Turning away from here towards the gate called Holy you see, not far from the gate, a temple of Athena. Dedicated long ago by Epopeus, it surpassed all its contemporaries in size and splendor. Yet the memory of even this was doomed to perish through lapse of time—it was burnt down by lightning—but the altar there, which escaped injury, remains down to the present day as Epopeus made it. Before the altar a barrow has been raised for Epopeus himself, and near the grave are the gods Averters of evil. Near them the Greeks perform such rites as they are wont to do in order to avert misfortunes. They say that the neighboring sanctuary of Artemis and Apollo was also made by Epopeus, and that of Hera after it by Adrastus. I found no images remaining in either. Behind the sanctuary of Hera he built an altar to Pan, and one to Helius （Sun） made of white marble.
On the way down to the plain is a sanctuary of Demeter, said to have been founded by Plemnaeis as a thank-offering to the goddess for the rearing of his son. A little farther away from the sanctuary of Hera founded by Adrastus is a temple of the Carnean Apollo. Only the pillars are standing in it; you will no longer find there walls or roof, nor yet in that of Hera Pioneer. This temple was founded by Phalces, son of Temenus, who asserted that Hera guided him on the road to Sicyon
On the direct road from Sicyon
to Phlius, on the left of the road and just about ten stades from it, is a grove called Pyraea, and in it a sanctuary of Hera Protectress and the Maid. Here the men celebrate a festival by themselves, giving up to the women the temple called Nymphon for the purposes of their festival. In the Nymphon are images of Dionysus, Demeter, and the Maid, with only their faces exposed. The road to Titane
is sixty stades long, and too narrow to be used by carriages drawn by a yoke.

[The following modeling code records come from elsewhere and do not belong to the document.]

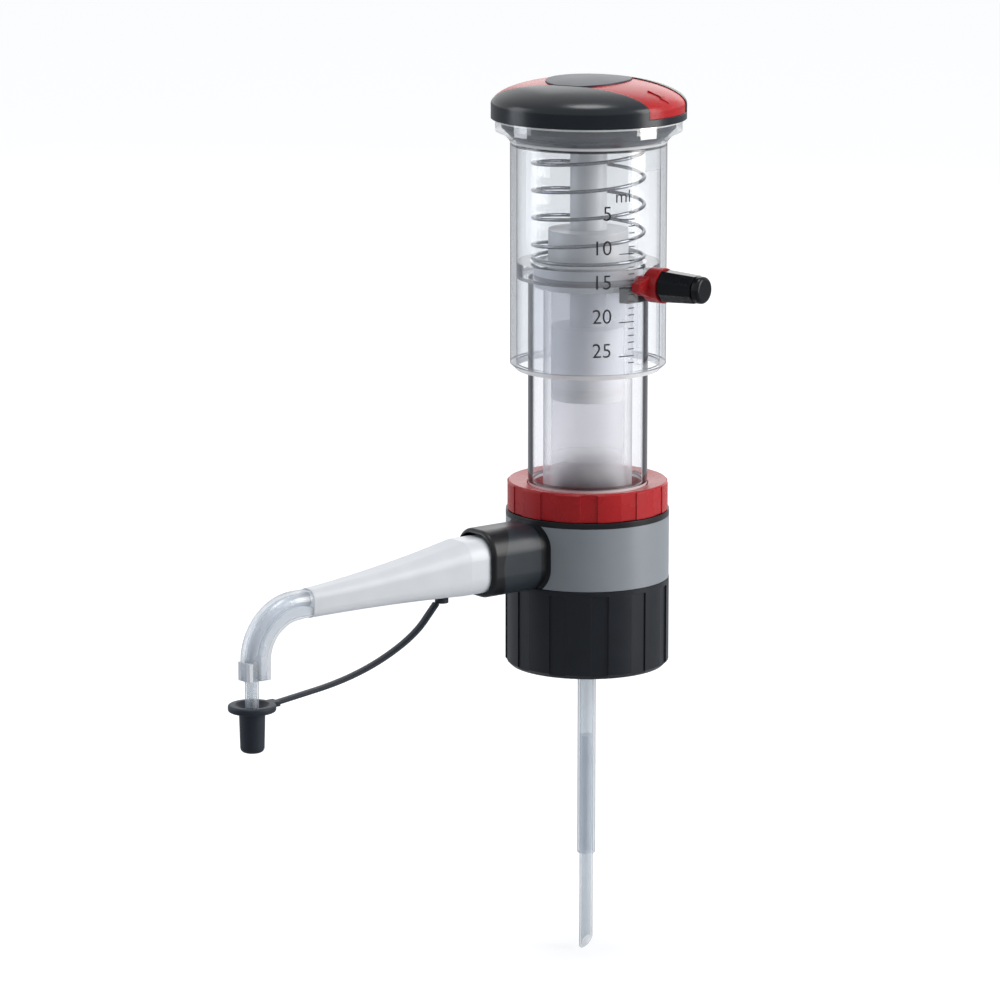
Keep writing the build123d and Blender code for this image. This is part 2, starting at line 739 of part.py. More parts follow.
with BuildPart() as piston_rod:
    tube(rod_d - 2 * seat_gap, 0, piston_z + piston_h / 2 + seat_gap, plate_z)
    tube(rod_flange_d, 0, plate_z - rod_flange_t, plate_z)
save(piston_rod.part, "piston_rod")

# ================================================================ return spring and its cup
spring_z = guide_top + seat_gap
cup_in_r = rod_flange_d / 2 + seat_gap
plug_r = sleeve_in_r - seat_gap
plug_top_r = flange_in_r - seat_gap
with BuildPart() as spring_cup:
    turned([
        (cup_in_r, cup_z),
        (plug_r - plug_wall, cup_z),
        (plug_r - plug_wall, funnel_z - plug_foot),
        (plug_r, funnel_z - plug_foot),
        (plug_r, funnel_z + seat_gap),
        (plug_top_r, flange_z + flange_wall / 2 + seat_gap),
        (plug_top_r, plate_z - seat_gap),
        (plug_top_r - plug_wall, plate_z - seat_gap),
        (plug_top_r - plug_wall, cup_z + spring_cup_t),
        (cup_in_r + cup_wall, cup_z + spring_cup_t),
        (cup_in_r + cup_wall, plate_z),
        (cup_in_r, plate_z),
    ])
save(spring_cup.part, "spring_cup")

coil_h = cup_z - spring_z - spring_wire_d - 2 * seat_gap
with BuildPart() as return_spring:
    with BuildLine():
        coil = Helix(
            pitch=spring_pitch, height=coil_h, radius=spring_mean_d / 2,
            center=(0, 0, spring_z + spring_wire_d / 2),
        )
    with BuildSketch(Plane(origin=coil @ 0, z_dir=coil % 0)):
        Circle(spring_wire_d / 2)
    sweep(is_frenet=True)
save(return_spring.part, "return_spring")

# ================================================================ stroke sleeve
slot_plane = Plane(
    origin=(0, 0, stop_z),
    x_dir=(-sin(radians(slider_azimuth)), cos(radians(slider_azimuth)), 0),
    z_dir=(cos(radians(slider_azimuth)), sin(radians(slider_azimuth)), 0),
)
with BuildPart() as stroke_sleeve:
    with BuildSketch(Plane.XZ):
        with BuildLine():
            Polyline(
                (sleeve_in_r, funnel_z), (sleeve_in_r, sleeve_z), (sleeve_r - sleeve_chamfer, sleeve_z),
                (sleeve_r, sleeve_z + sleeve_chamfer), (sleeve_r, funnel_z),
            )
            RadiusArc((sleeve_r, funnel_z), (flange_r, flange_z), funnel_sweep_r)
            Polyline((flange_r, flange_z), (flange_r, sleeve_top), (flange_in_r, sleeve_top),
                     (flange_in_r, flange_z + flange_wall / 2), (sleeve_in_r, funnel_z))
        make_face()
    revolve(axis=Axis.Z)
    with BuildSketch(slot_plane):
        with Locations((0, (slot_low + slot_high) / 2 - stop_z)):
            RectangleRounded(slot_w, slot_high - slot_low, slot_corner)
    extrude(amount=sleeve_r + cut_over, mode=Mode.SUBTRACT)
save(stroke_sleeve.part, "stroke_sleeve")

# ================================================================ press cap
plate_r = cap_r - skirt_t - seat_gap
window_r = cap_r - moving_gap
sill_z = skirt_z + window_sill
plate_top = plate_z + plate_t
disc_z = dome_top - window_drop - disc_depth
crown_r = cap_r**2 / dome_h
lobe_x = cos(radians(lobe_azimuth))
lobe_y = sin(radians(lobe_azimuth))


def dome(edge_r, foot_z, top_z):
    """Keeps what lies under a half ellipsoid of the part being made."""
    with BuildSketch(Plane.XZ) as profile:
        with BuildLine():
            Polyline((0, top_z), (0, foot_z), (edge_r, foot_z), (edge_r, dome_edge_z))
            EllipticalCenterArc((0, dome_edge_z), edge_r, top_z - dome_edge_z, arc_size=90)
        make_face()
    revolve(profile.sketch, axis=Axis.Z, mode=Mode.INTERSECT)


def window_band(grow, mode):
    """Draws the strip between the lobes in the sketch being made."""
    front = lobe_front - lobe_edge_r
    back = lobe_edge_r - lobe_back
    with BuildSketch(mode=Mode.PRIVATE) as strip:
        with Locations((front * lobe_x, front * lobe_y)):
            Circle(lobe_edge_r + grow)
        with Locations((back * lobe_x, back * lobe_y)):
            Circle(lobe_edge_r + grow, mode=Mode.INTERSECT)
    add(strip.sketch, mode=mode)


with BuildPart() as press_cover:
    with BuildSketch(Plane.XY.offset(sill_z)):
        Circle(cap_r)
        window_band(0, Mode.SUBTRACT)
    extrude(amount=dome_top - sill_z)
    tube(cap_d, cap_d - 2 * skirt_t, skirt_z, sill_z)
    dome(cap_r, skirt_z, dome_top)
    tube(cap_d - 2 * skirt_t, 0, skirt_z, plate_top + seat_gap, mode=Mode.SUBTRACT)
save(press_cover.part, "press_cover")

with BuildPart() as window_wings:
    with BuildSketch(Plane.XY.offset(sill_z + seat_gap)):
        Circle(window_r)
        window_band(-seat_gap, Mode.INTERSECT)
    extrude(amount=dome_top - sill_z)
    dome(window_r, sill_z, dome_top - window_drop)

with BuildPart() as press_plate:
    tube(2 * plate_r, 0, plate_z, plate_top)
    add(window_wings.part)
    with BuildSketch(Plane.XY.offset(disc_z)):
        Ellipse(disc_l / 2 + seat_gap, disc_w / 2 + seat_gap, rotation=lobe_azimuth)
    extrude(amount=dome_h, mode=Mode.SUBTRACT)
save(press_plate.part, "press_plate")

with BuildPart() as centre_disc:
    with BuildSketch(Plane.XY.offset(disc_z + seat_gap)):
        Ellipse(disc_l / 2, disc_w / 2, rotation=lobe_azimuth)
        window_band(-seat_gap, Mode.INTERSECT)
    extrude(amount=dome_h)
    with Locations((0, 0, dome_top - crown_r)):
        Sphere(crown_r, mode=Mode.INTERSECT)
save(centre_disc.part, "centre_disc")

# ================================================================ volume slider and knob
pointer_in_r = sleeve_r + moving_gap
block_out_r = sleeve_in_r - moving_gap
block_top = stop_z - stop_gap
screw_reach = sleeve_in_r + 2 * moving_gap
with BuildPart() as slider_neck:
    with BuildSketch(slot_plane):
        RectangleRounded(slot_w - 2 * moving_gap, neck_h, slot_corner - moving_gap)
    extrude(amount=pointer_in_r + pointer_t / 2)
    tube(2 * (sleeve_in_r + moving_gap), 0, block_top - seat_gap, stop_z + neck_h, mode=Mode.SUBTRACT)
    tube(2 * (block_out_r + seat_gap), 0, stop_z - neck_h, stop_z + neck_h, mode=Mode.SUBTRACT)

with BuildPart() as slider_hub:
    with BuildSketch(slot_plane):
        Circle(hub_d / 2)
    extrude(amount=hub_reach)
    tube(2 * pointer_in_r, 0, stop_z - hub_d, stop_z + hub_d, mode=Mode.SUBTRACT)

with BuildPart() as volume_slider:
    with BuildSketch(slot_plane):
        with BuildLine():
            Polyline(
                (-pointer_reach, -pointer_tip_h / 2), (0, -pointer_h / 2), (pointer_back, 0),
                (0, pointer_h / 2), (-pointer_reach, pointer_tip_h / 2),
                close=True,
            )
        make_face()
    extrude(amount=hub_reach)
    tube(2 * (pointer_in_r + pointer_t), 2 * pointer_in_r, stop_z - hub_d, stop_z + hub_d,
         mode=Mode.INTERSECT)
    add(slider_hub.part)
    add(slider_neck.part)
    with BuildSketch(slot_plane.offset(screw_reach)):
        Circle(clamp_screw_d / 2 + running_gap)
    extrude(amount=hub_reach, mode=Mode.SUBTRACT)
save(volume_slider.part, "volume_slider")

with BuildPart() as stop_block:
    with BuildSketch(slot_plane):
        with Locations((0, -stop_gap - block_h / 2)):
            Rectangle(block_w, block_h)
    extrude(amount=sleeve_r)
    tube(2 * block_out_r, 2 * (guide_r + moving_gap), block_top - block_h, block_top, mode=Mode.INTERSECT)
save(stop_block.part, "stop_block")

with BuildPart() as clamp_screw:
    with BuildSketch(slot_plane.offset(screw_reach + moving_gap)):
        Circle(clamp_screw_d / 2)
    extrude(amount=hub_reach + screw_in_knob - screw_reach - moving_gap)
save(clamp_screw.part, "clamp_screw")

knob_root = hub_reach + turn_gap
knob_neck = knob_reach - knob_cap_l
with BuildPart() as volume_knob:
    for reach, across in ((knob_root, knob_d), (knob_neck, knob_end_d)):
        with BuildSketch(slot_plane.offset(reach)):
            RegularPolygon(across / 2, knob_facets, rotation=180 / knob_facets)
    loft()
    with BuildSketch(slot_plane.offset(knob_neck)):
        Circle(knob_cap_d / 2 - knob_groove_depth)
    extrude(amount=knob_groove_w)
    with BuildSketch(slot_plane.offset(knob_neck + knob_groove_w)):
        Circle(knob_cap_d / 2)
    extrude(amount=knob_cap_l - knob_groove_w)
    knob_end = volume_knob.faces().sort_by(Axis(slot_plane.origin, slot_plane.z_dir))[-1]
    fillet(knob_end.edges(), radius=knob_cap_round)
    with BuildSketch(slot_plane.offset(knob_root)):
        Circle(clamp_screw_d / 2 + seat_gap)
    extrude(amount=screw_in_knob - turn_gap + seat_gap, mode=Mode.SUBTRACT)
save(volume_knob.part, "volume_knob")
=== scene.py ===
import math

import bmesh
import bpy
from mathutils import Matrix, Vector


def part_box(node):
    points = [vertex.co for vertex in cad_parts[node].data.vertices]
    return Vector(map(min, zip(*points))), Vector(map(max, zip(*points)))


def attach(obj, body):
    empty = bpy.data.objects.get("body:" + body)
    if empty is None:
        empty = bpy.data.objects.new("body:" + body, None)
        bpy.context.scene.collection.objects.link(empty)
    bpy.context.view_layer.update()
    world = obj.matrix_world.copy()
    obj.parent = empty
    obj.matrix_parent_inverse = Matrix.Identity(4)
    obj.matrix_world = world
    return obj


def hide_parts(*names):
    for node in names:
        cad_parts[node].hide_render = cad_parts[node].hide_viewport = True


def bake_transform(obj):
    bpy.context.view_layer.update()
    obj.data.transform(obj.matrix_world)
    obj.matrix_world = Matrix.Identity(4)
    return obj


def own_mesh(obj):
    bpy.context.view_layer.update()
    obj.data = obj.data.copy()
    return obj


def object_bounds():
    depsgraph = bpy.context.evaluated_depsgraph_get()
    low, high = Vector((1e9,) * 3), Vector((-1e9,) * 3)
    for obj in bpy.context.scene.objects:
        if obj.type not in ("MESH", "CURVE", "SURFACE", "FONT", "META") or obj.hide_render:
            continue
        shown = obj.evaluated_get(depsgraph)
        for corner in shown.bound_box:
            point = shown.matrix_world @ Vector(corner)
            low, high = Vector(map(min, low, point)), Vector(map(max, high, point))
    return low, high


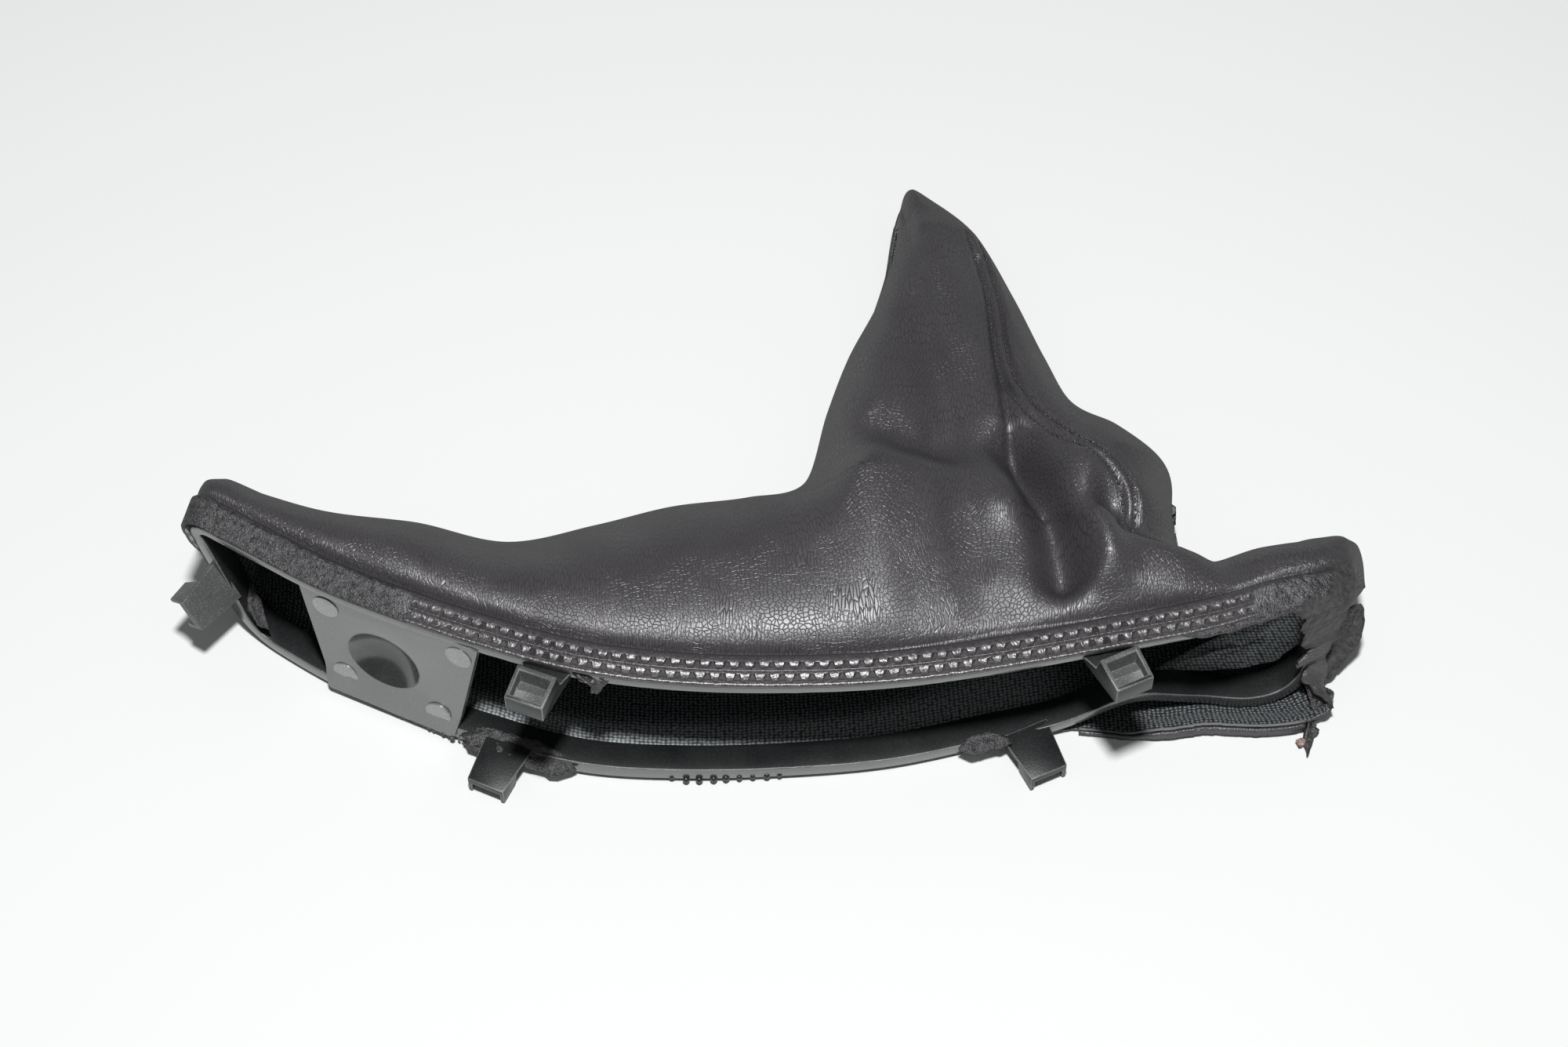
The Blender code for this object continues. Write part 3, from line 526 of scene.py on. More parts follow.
def gaiter_grid(lower, rows):
    """Points of the sheet's outside from the rail to the fold, with how worn the
    sheet is at each of them; on the knit the same share is painted light."""
    last = len(STATIONS) - 1
    places = np.linspace(0, last, COLUMNS + 1)
    outline = np.array([(station(i, 1), station(i, 2)) for i in places])
    grid = np.zeros((COLUMNS + 1, COLLAR_ROWS + rows, 3))
    worn = np.zeros((COLUMNS + 1, COLLAR_ROWS + rows))
    for c, (i, x, z) in enumerate(zip(places, *start_points(rail_half(lower), places))):
        from_end = min(i, last - i, END_STATIONS) / END_STATIONS
        opened = math.sqrt(1 - (1 - from_end) ** 2)
        loose = float(smooth(LOOSE_END_X, FRAME_RIGHT, x))
        line, wear, heading = collar_line(x, z, lower, from_end, loose)
        grid[c, :COLLAR_ROWS], worn[c, :COLLAR_ROWS] = line, wear
        grid[c, COLLAR_ROWS:], t = sleeve_line(line[-1, :2], z, heading, i, outline[c], outline,
                                               lower, rows, opened)
        # towards the torn end the share rubs the leather and paints light on the knit inside
        worn[c, COLLAR_ROWS:] = loose * (1 - smooth(0.1, 0.5, t)) * 0.8
        if lower:
            # on the lower sheet the share paints light: the knit is drawn lighter in the strip
            # that the lamp reaches through the opening, less so further in; the leather under it
            # takes the rubbed tone there too
            near = (1 - smooth(70, 90, x)) * smooth(-120, -100, x)
            worn[c, :COLLAR_ROWS] = near
            worn[c, COLLAR_ROWS:] = near * (1 - smooth(0.04, 0.14, t))
    return grid, worn


def hex_colour(code):
    """An sRGB hex colour as linear red, green, blue and alpha."""
    values = [int(code[k:k + 2], 16) / 255 for k in (1, 3, 5)]
    return tuple(v / 12.92 if v <= 0.04045 else ((v + 0.055) / 1.055) ** 2.4
                 for v in values) + (1.0,)


def add(tree, kind, inputs=(), **settings):
    """A node of this kind with its settings. inputs maps a socket's name or number to a
    value, to another node's output, or to a node, which stands for its first output."""
    node = tree.nodes.new(kind)
    for name, value in settings.items():
        setattr(node, name, value)
    for key, value in dict(inputs).items():
        if isinstance(value, bpy.types.Node):
            value = value.outputs[0]
        if isinstance(value, bpy.types.NodeSocket):
            tree.links.new(value, node.inputs[key])
        else:
            node.inputs[key].default_value = value
    return node


def new_material(name):
    """A material and its tree, still empty."""
    mat = bpy.data.materials.new(name)
    mat.use_nodes = True
    mat.node_tree.nodes.clear()
    return mat, mat.node_tree


def ramp(tree, value, *stops):
    """A colour ramp through (place, colour) stops."""
    node = add(tree, "ShaderNodeValToRGB", {"Fac": value})
    points = node.color_ramp.elements
    while len(points) < len(stops):
        points.new(0.5)
    for point, (place, colour) in zip(points, stops):
        point.position = place
        point.color = hex_colour(colour) if isinstance(colour, str) else colour
    return node


def blend(tree, share, one, two, **settings):
    """Colour one where share is 0 and colour two where it is 1."""
    node = add(tree, "ShaderNodeMix", {"Factor": share, 6: one, 7: two}, data_type="RGBA",
               **settings)
    return node.outputs[2]


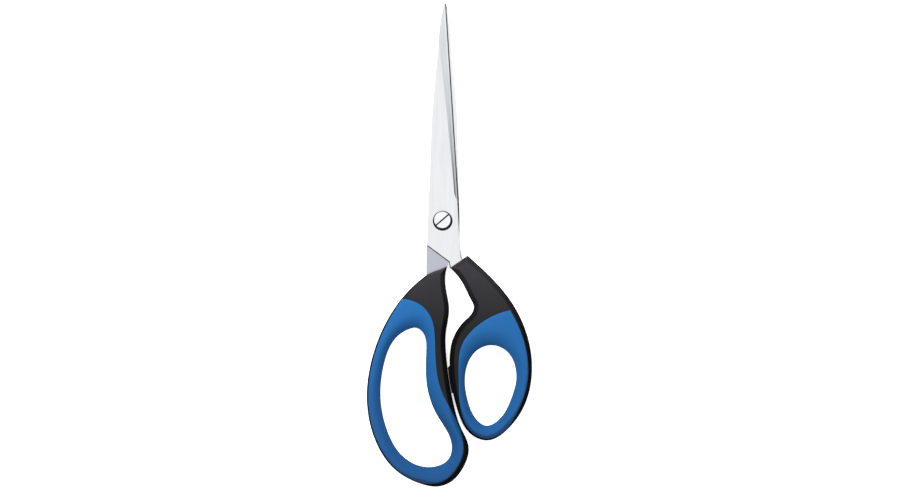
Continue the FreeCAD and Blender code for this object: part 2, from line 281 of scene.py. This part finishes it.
class Handle:
    """One moulded handle: its outlines, and the height of its face above the mid-plane."""

    def __init__(self, core_node, grip_node, narrow):
        cuts = section(core_node, SECTION_LEVEL)
        self.edge = inset(tidied(cuts[0]), WALL_INSET)
        self.seam = tidied(cuts[1])
        self.wall = inset(tidied(section(core_node, WALL_LEVEL)[0]), WALL_INSET)
        on_pad = distances(self.wall[0], self.edge[0])[0] > PAD_LEAST
        self.wall[0][on_pad, 0] -= PAD_REACH
        self.hole = tidied(section(grip_node, WALL_LEVEL)[-1])
        width = distances(self.hole[0], self.edge[0])[0]
        self.rim = softened(np.clip(width * RIM_SHARE, RIM_LEAST, RIM_MOST), 60)
        outward = -inward(*self.edge)[0]
        facing = np.clip((outward @ np.array(NARROW_AWAY)) * 2.0 + 0.5, 0.0, 1.0)
        share = NARROW_SHARE + (1.0 - NARROW_SHARE) * facing**2 * (3.0 - 2.0 * facing)
        self.width = softened(share if narrow else np.ones(len(share)), 40)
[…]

At a distance along it, in my opinion, of twenty stades, to the left on the other side of the Asopus, is a grove of holm oaks and a temple of the goddesses named by the Athenians the August, and by the Sicyonians the Kindly Ones. On one day in each year they celebrate a festival to them and offer sheep big with young as a burnt offering, and they are accustomed to use a libation of honey and water, and flowers instead of garlands. They practise similar rites at the altar of the Fates; it is in an open space in the grove.
On turning back to the road, and having crossed the Asopus again and reached the summit of the hill, you come to the place where the natives say that Titan first dwelt. They add that he was the brother of Helius （Sun）, and that after him the place got the name Titane
. My own view is that he proved clever at observing the seasons of the year and the times when the sun increases and ripens seeds and fruits, and for this reason was held to be the brother of Helius. Afterwards Alexanor, the son of Machaon, the son of Asclepius, came to Sicyonia and built the sanctuary of Asclepius at Titane
The neighbors are chiefly servants of the god, and within the enclosure are old cypress trees. One cannot learn of what wood or metal the image is, nor do they know the name of the maker, though one or two attribute it to Alexanor himself. Of the image can be seen only the face, hands, and feet, for it has about it a tunic of white wool and a cloak. There is a similar image of Health; this, too, one cannot see easily because it is so surrounded with the locks of women, who cut them off and offer them to the goddess, and with strips of Babylonian raiment. With whichever of these a votary here is willing to propitiate heaven, the same instructions have been given to him, to worship this image which they are pleased to call Health.
There are images also of Alexanor and of Euamerion; to the former they give offerings as to a hero after the setting of the sun; to Euamerion, as being a god, they give burnt sacrifices. If I conjecture aright, the Pergamenes, in accordance with an oracle, call this Euamerion Telesphorus （Accomplisher） while the Epidaurians call him Acesis （Cure）. There is also a wooden image of Coronis, but it has no fixed position anywhere in the temple. While to the god are being sacrificed a bull, a lamb, and a pig, they remove Coronis to the sanctuary of Athena and honor her there. The parts of the victims which they offer as a burnt sacrifice, and they are not content with cutting out the thighs, they burn on the ground, except the birds, which they burn on the altar.
In the gable at the ends are figures of Heracles and of Victories. In the portico are dedicated images of Dionysus and Hecate, with Aphrodite, the Mother of the gods, and Fortune. These are wooden, but Asclepius, surnamed Gortynian, is of stone. They are unwilling to enter among the sacred serpents through fear, but they place their food before the entrance and take no further trouble. Within the enclosure is a bronze statue of a Sicyonian named Granianus, who won the following victories at Olympia
: the pentathlon1
twice, the foot-race, the double-course foot-race twice, once without and once with the shield.